Primeiro, a fórmula supõe a revolução, tal como pensada na época. Ou seja, uma situação em que a propriedade privada foi substituída pela propriedade estatal dos meios de produção. Há um argumento implícito aí: os homens têm potencial para construir relações de novo tipo entre si e a propriedade privada é o obstáculo a esse processo. Remova-se a propriedade e primeiro as classes depois o Estado irão definhar até desaparecer. É preciso apenas manter a ausência de propriedade pela coerção, contra o inimigo interno e externo. Esse socialismo prescinde da política, embora não da repressão.

Pois bem, toda a experiência do século XX detonou esse pressuposto. A abolição da propriedade privada não levou em lugar algum ao surgimento espontâneo de novas relações entre os homens. Sempre acompanhada de regimes de partido único, produziu uma equalização temporária das condições de vida, que não se revelou minimamente sustentável. Acabada a coerção, a equidade regrediu e a implantação da democracia encontra enormes dificuldades nesses países. Ficou claro que novas relações entre os homens, que incorporem de forma sustentável avanços em termos de equidade e inclusão social, só são possíveis sob condições democráticas.
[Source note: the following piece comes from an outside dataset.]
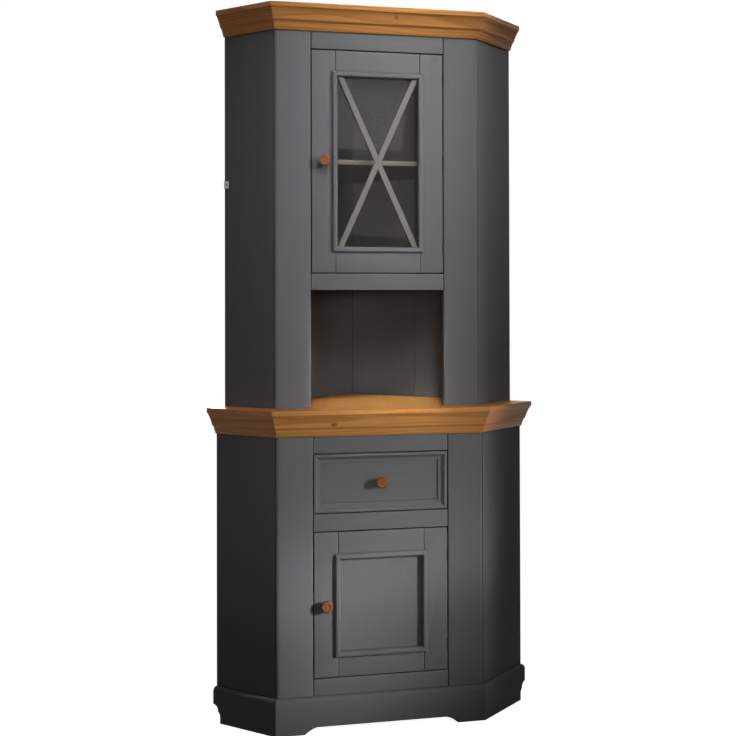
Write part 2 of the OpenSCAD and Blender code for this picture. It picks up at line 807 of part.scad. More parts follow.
module drawer_front() {
    x1 = drawer_lip_w + drawer_cove_w;
    x2 = x1 + drawer_fillet_w;
    field = drawer_field_d;
    steps = 8;
    profile = concat(
        [[0, -field], [0, -arris], [arris, 0]],
        [for (i = [0:steps]) let (t = i / steps)
            [drawer_lip_w + drawer_cove_w * t, -drawer_cove_d * sin(90 * t)]],
        [[x2, -drawer_cove_d], [x2, -field]]
    );
    color(paint) translate([-drawer_front_w / 2, base_y, drawer_opening_z + door_gap])
        difference() {
            union() {
                mitred_frame(drawer_front_w, drawer_front_h, profile);
                translate([0, field, 0]) cube([drawer_front_w, drawer_front_t - field, drawer_front_h]);
            }
            translate([drawer_front_w / 2, 0, drawer_front_h / 2]) rotate([-90, 0, 0])
                cylinder(d = peg_d + 2 * pin_fit, h = field + peg_l + seat_fit);
            translate([
                (drawer_front_w - box_w) / 2 + drawer_side_t - drawer_groove_d,
                drawer_front_t - drawer_groove_d, drawer_bottom_z - drawer_opening_z - door_gap
            ])
                cube([box_w - 2 * (drawer_side_t - drawer_groove_d), drawer_front_t, drawer_bottom_t]);
        }
}

module drawer_sides() {
    color(raw_wood) for (hand = [0, 1]) mirror([hand, 0, 0])
        translate([box_w / 2 - drawer_side_t, box_front_y, drawer_z])
            difference() {
                cube([drawer_side_t, box_l, drawer_side_h]);
                translate([-cut_past, -cut_past, drawer_groove_rise])
                    cube([drawer_groove_d + cut_past, box_l + 2 * cut_past, drawer_bottom_t]);
            }
}

module drawer_back() {
    z0 = drawer_bottom_z + drawer_bottom_t;
    color(raw_wood)
        translate([-box_w / 2 + drawer_side_t, box_rear_y - 2 * drawer_side_t, z0])
            cube([box_w - 2 * drawer_side_t, drawer_side_t, drawer_side_h + drawer_z - z0]);
}

module drawer_bottom() {
    w = box_w - 2 * (drawer_side_t - drawer_groove_d + seat_fit);
    front = box_front_y - drawer_groove_d + seat_fit;
    color(raw_wood) translate([-w / 2, front, drawer_bottom_z])
        cube([w, box_rear_y - drawer_side_t - front, drawer_bottom_t]);
}

module drawer_knob() {
    translate([0, base_y + drawer_field_d, drawer_opening_z + drawer_opening_h / 2]) knob();
}

// The two tiers' pieces.

module base_post() {
    zs = [for (z = base_hinge_zs) base_opening_z + door_gap + z];
    post(base, carcass_z, base_carcass_top, zs);
}

module hutch_post() {
    zs = [for (z = hutch_hinge_zs) hutch_opening_z + door_gap + z];
    post(hutch, worktop_z, hutch_carcass_top, zs);
}

module edge_front(tier, z, over, h) {
    color(pine) translate([-tier[0], tier[1], z]) moulding_run(cornice(over, h), 2 * tier[0], true, true);
}

module edge_side(tier, z, over, h) {
    color(pine) on_side(tier) translate([0, 0, z]) moulding_run(cornice(over, h), tier[2], true, false);
}

base_door_depth = panel_setback + panel_t;
hutch_door_depth = panel_setback + glass_t;
base_rail_top_z = base_door_h - base_door_top_h;
hutch_rail_top_z = hutch_door_h - hutch_door_top_h;

plinth_front();
left_hand() plinth_side();  // plinth_left
plinth_side();  // plinth_right
rear_foot();
left_hand() post(base, carcass_z, base_carcass_top, []);  // base_post_left
base_post();  // base_post_right
left_hand() side_board(base, carcass_z, base_carcass_top, base_shelf_z);  // base_side_left
side_board(base, carcass_z, base_carcass_top, base_shelf_z);  // base_side_right
left_hand() back_board(base, carcass_z, base_carcass_top, true, base_shelf_z);  // base_back_left
back_board(base, carcass_z, base_carcass_top, false, base_shelf_z);  // base_back_right
rail(base, carcass_z, base_opening_z - carcass_z);  // base_bottom_rail
rail(base, mid_rail_z, mid_rail_h);  // base_mid_rail
rail(base, base_top_rail_z, base_carcass_top - base_top_rail_z);  // base_top_rail
color(paint) level_board(base, base_opening_z - floor_t, floor_t, frame_t, side_t, back_t);  // base_floor
shelf(base, base_shelf_z);  // base_shelf
drawer_runners();
color(pine) level_board(base, base_carcass_top, worktop_t, 0, 0, 0);  // worktop_panel
edge_front(base, worktop_edge_z, worktop_over, worktop_edge_h);  // worktop_edge_front
left_hand() edge_side(base, worktop_edge_z, worktop_over, worktop_edge_h);  // worktop_edge_left
edge_side(base, worktop_edge_z, worktop_over, worktop_edge_h);  // worktop_edge_right
left_hand() post(hutch, worktop_z, hutch_carcass_top, []);  // hutch_post_left
hutch_post();  // hutch_post_right
left_hand() side_board(hutch, worktop_z, hutch_carcass_top, hutch_shelf_z);  // hutch_side_left
side_board(hutch, worktop_z, hutch_carcass_top, hutch_shelf_z);  // hutch_side_right
left_hand() back_board(hutch, worktop_z, hutch_carcass_top, true, hutch_shelf_z);  // hutch_back_left
back_board(hutch, worktop_z, hutch_carcass_top, false, hutch_shelf_z);  // hutch_back_right
rail(hutch, hutch_rail_z, hutch_bottom_rail_h);  // hutch_bottom_rail
rail(hutch, hutch_top_rail_z, hutch_carcass_top - hutch_top_rail_z);  // hutch_top_rail
color(paint) level_board(hutch, hutch_opening_z - floor_t, floor_t, frame_t, side_t, back_t);  // hutch_floor
shelf(hutch, hutch_shelf_z);  // hutch_shelf
color(pine) level_board(hutch, hutch_carcass_top, hutch_top_t, 0, 0, 0);  // hutch_top
edge_front(hutch, crown_z, crown_over, crown_h);  // crown_front
left_hand() edge_side(hutch, crown_z, crown_over, crown_h);  // crown_left
edge_side(hutch, crown_z, crown_over, crown_h);  // crown_right
shelf_pins();
hinge_frame_leaves();
door_catches();
fixing_plate();
base_door_place() lock_stile(base_door, base_door_depth);  // base_door_lock_stile
base_door_place() hinge_stile(base_door, base_door_depth, base_hinge_zs);  // base_door_hinge_stile
base_door_place() door_rail(base_door, base_door_depth, base_rail_top_z, base_door_top_h);  // base_door_top_rail
base_door_place() door_rail(base_door, base_door_depth, 0, base_door_bottom_h);  // base_door_bottom_rail
color(paint) base_door_place() infill(base_door, panel_t);  // base_door_panel
base_door_place() door_moulding(base_door);  // base_door_moulding
base_door_place() door_knob(base_door);  // base_door_knob
base_door_place() door_hinge_leaves(base_hinge_zs);  // base_door_hinge_leaves
hutch_door_place() lock_stile(hutch_door, hutch_door_depth);  // hutch_door_lock_stile
hutch_door_place() hinge_stile(hutch_door, hutch_door_depth, hutch_hinge_zs);  // hutch_door_hinge_stile
hutch_door_place() door_rail(hutch_door, hutch_door_depth, hutch_rail_top_z, hutch_door_top_h);  // hutch_door_top_rail
hutch_door_place() door_rail(hutch_door, hutch_door_depth, 0, hutch_door_bottom_h);  // hutch_door_bottom_rail
color(glass) hutch_door_place() infill(hutch_door, glass_t);  // hutch_door_glass
hutch_door_place() glazing_bars(hutch_door);  // hutch_door_glazing_bars
hutch_door_place() door_moulding(hutch_door);  // hutch_door_moulding
hutch_door_place() door_knob(hutch_door);  // hutch_door_knob
hutch_door_place() door_hinge_leaves(hutch_hinge_zs);  // hutch_door_hinge_leaves
drawer_front();
drawer_sides();
drawer_back();
drawer_bottom();
drawer_knob();
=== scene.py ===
# %% [markdown]
# # A corner buffet with its hutch
# The cabinet is a joiner's piece of two tiers: a five-sided base with a drawer over a panelled
# door, and a five-sided hutch with one glazed door. The boards are pine under a grey lacquer, and
# the worktop and the crown are honey-stained pine. The solids come from CAD as a fixed frame. This
# script eases their edges, gives each board its own grain and adds the small hardware.

# %% Load the cabinet
import json
import math

import bmesh
import bpy
from mathutils import Matrix, Vector

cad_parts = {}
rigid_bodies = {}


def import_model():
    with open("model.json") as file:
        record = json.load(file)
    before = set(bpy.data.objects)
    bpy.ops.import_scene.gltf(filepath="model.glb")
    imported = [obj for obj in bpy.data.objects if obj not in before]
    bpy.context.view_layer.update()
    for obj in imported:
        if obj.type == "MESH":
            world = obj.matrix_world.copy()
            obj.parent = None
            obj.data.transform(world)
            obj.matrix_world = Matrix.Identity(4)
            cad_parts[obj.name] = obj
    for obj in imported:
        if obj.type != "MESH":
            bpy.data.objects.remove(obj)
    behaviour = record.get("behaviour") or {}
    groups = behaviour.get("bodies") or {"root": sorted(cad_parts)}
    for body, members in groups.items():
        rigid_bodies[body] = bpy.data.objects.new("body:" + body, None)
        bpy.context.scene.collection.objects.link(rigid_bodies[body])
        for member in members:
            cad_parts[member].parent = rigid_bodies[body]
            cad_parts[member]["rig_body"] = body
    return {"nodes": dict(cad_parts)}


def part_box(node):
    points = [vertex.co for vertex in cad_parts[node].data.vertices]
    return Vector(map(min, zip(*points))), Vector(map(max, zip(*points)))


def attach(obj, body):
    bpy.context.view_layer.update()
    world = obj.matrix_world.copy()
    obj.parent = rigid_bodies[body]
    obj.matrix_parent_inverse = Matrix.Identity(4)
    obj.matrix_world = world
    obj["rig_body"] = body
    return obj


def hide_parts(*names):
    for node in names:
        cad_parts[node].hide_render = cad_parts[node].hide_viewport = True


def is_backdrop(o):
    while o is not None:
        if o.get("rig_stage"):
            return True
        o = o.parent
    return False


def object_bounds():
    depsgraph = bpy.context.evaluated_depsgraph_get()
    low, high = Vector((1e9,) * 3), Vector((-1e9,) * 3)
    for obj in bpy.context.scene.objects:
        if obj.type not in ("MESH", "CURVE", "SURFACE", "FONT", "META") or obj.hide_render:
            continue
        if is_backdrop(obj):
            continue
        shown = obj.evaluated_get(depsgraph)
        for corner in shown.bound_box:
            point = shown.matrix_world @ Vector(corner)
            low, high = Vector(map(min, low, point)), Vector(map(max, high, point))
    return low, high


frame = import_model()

cad_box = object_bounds()

# %% [markdown]
# ## The camera
# The picture was taken from the left of the cabinet's middle, from about 1.1 m up, near the height
# of a seated person's eye, with the lens nearly level. The camera could be tilted to frame the tall
# cabinet, but then its uprights would lean. A lens shift moves the frame instead, as an
# architectural photographer does, so that the uprights stay parallel.

# %% Set up the camera
CAMERA_AT = (-0.5130, -3.4679, 1.1327)
TURN_RIGHT, TILT_UP, ROLL = math.radians(12.91), math.radians(0.60), math.radians(-0.17)
LOOK_AHEAD = math.radians(90)  # up from straight down, where a new camera looks
SENSOR_MM, LENS_MM = 36, 58.03
SHIFT_X, SHIFT_Y = -0.1241, -0.0976


def add_object(name, data):
    """A new object with its data, linked to the scene."""
    made = bpy.data.objects.new(name, data)
    bpy.context.scene.collection.objects.link(made)
    return made


camera = add_object("camera", bpy.data.cameras.new("camera"))
camera.data.sensor_width, camera.data.lens = SENSOR_MM, LENS_MM
camera.data.shift_x, camera.data.shift_y = SHIFT_X, SHIFT_Y
camera.matrix_world = (
    Matrix.Translation(CAMERA_AT)
    @ Matrix.Rotation(-TURN_RIGHT, 4, "Z")
    @ Matrix.Rotation(LOOK_AHEAD + TILT_UP, 4, "X")
    @ Matrix.Rotation(ROLL, 4, "Z")
)
bpy.context.scene.camera = camera
bpy.context.scene.view_settings.view_transform = "Standard"
print("camera looks along", [round(v, 3) for v in -camera.matrix_world.col[2].xyz])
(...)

Há uma segunda premissa não declarada, também desmentida pela experiência recente: a superioridade da democracia de conselhos, os sovietes, sobre a democracia representativa tradicional, e a possibilidade de substituir uma pela outra. Os bolcheviques fecharam o legislativo, no meio do processo de produção de uma constituição, e criaram uma república soviética. As décadas seguintes mostraram que, sem representação, sem institucionalidade democrática, a participação acaba. Para participar, o cidadão precisa de garantia de direitos e essa garantia não cai do céu. Os sovietes tornaram-se uma casca vazia e o poder migrou para a direção do partido único. Nesse sentido, vale a constatação de muitos analistas: a revolução bolchevique fechou as portas à mudança, cometeu suicídio, em outras palavras, quando o parlamento russo foi fechado.

Nessa linha de raciocínio, o conceito de socialismo que prevaleceu na era comunista está superado. O fim do mercado e da política revelou-se um beco sem saída. O problema da esquerda hoje não é extinguir, mas regular o mercado e democratizá-lo. Não é pôr fim à representação, mas mudar a sua qualidade e articular essa representação com formas cada vez mais exigentes de participação.
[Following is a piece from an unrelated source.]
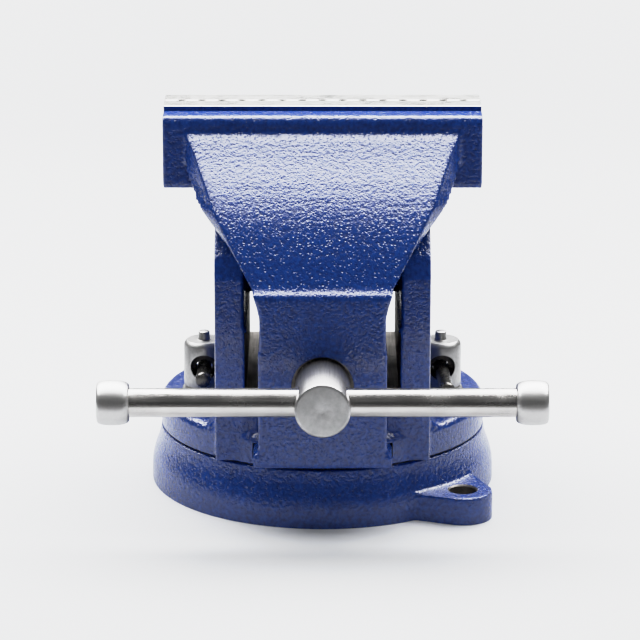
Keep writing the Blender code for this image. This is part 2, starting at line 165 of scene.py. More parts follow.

Propomos uma atualização da fórmula de Lenin, uma redefinição de socialismo à luz da experiência do século XX, para uso do PPS. A primeira premissa é considerar o problema da esquerda moderna a maximização simultânea de equidade e democracia por meio da política. A segunda premissa é a centralidade do Estado nesse processo. Com esses pressupostos, a fórmula passa a ser: socialismo é (ação do Estado no sentido de produzir) democracia, cidadania, sustentabilidade e inovação.

O Estado é central nesse processo, mas não o Estado atual, construído para benefício de grupos minoritários e privilegiados. A questão central é transformar esse Estado, a partir da pressão dos cidadãos, do seu voto, e do trabalho dos agentes públicos eleitos. Por isso a estratégia por excelência da esquerda de novo tipo é o processo de reforma democrática do Estado.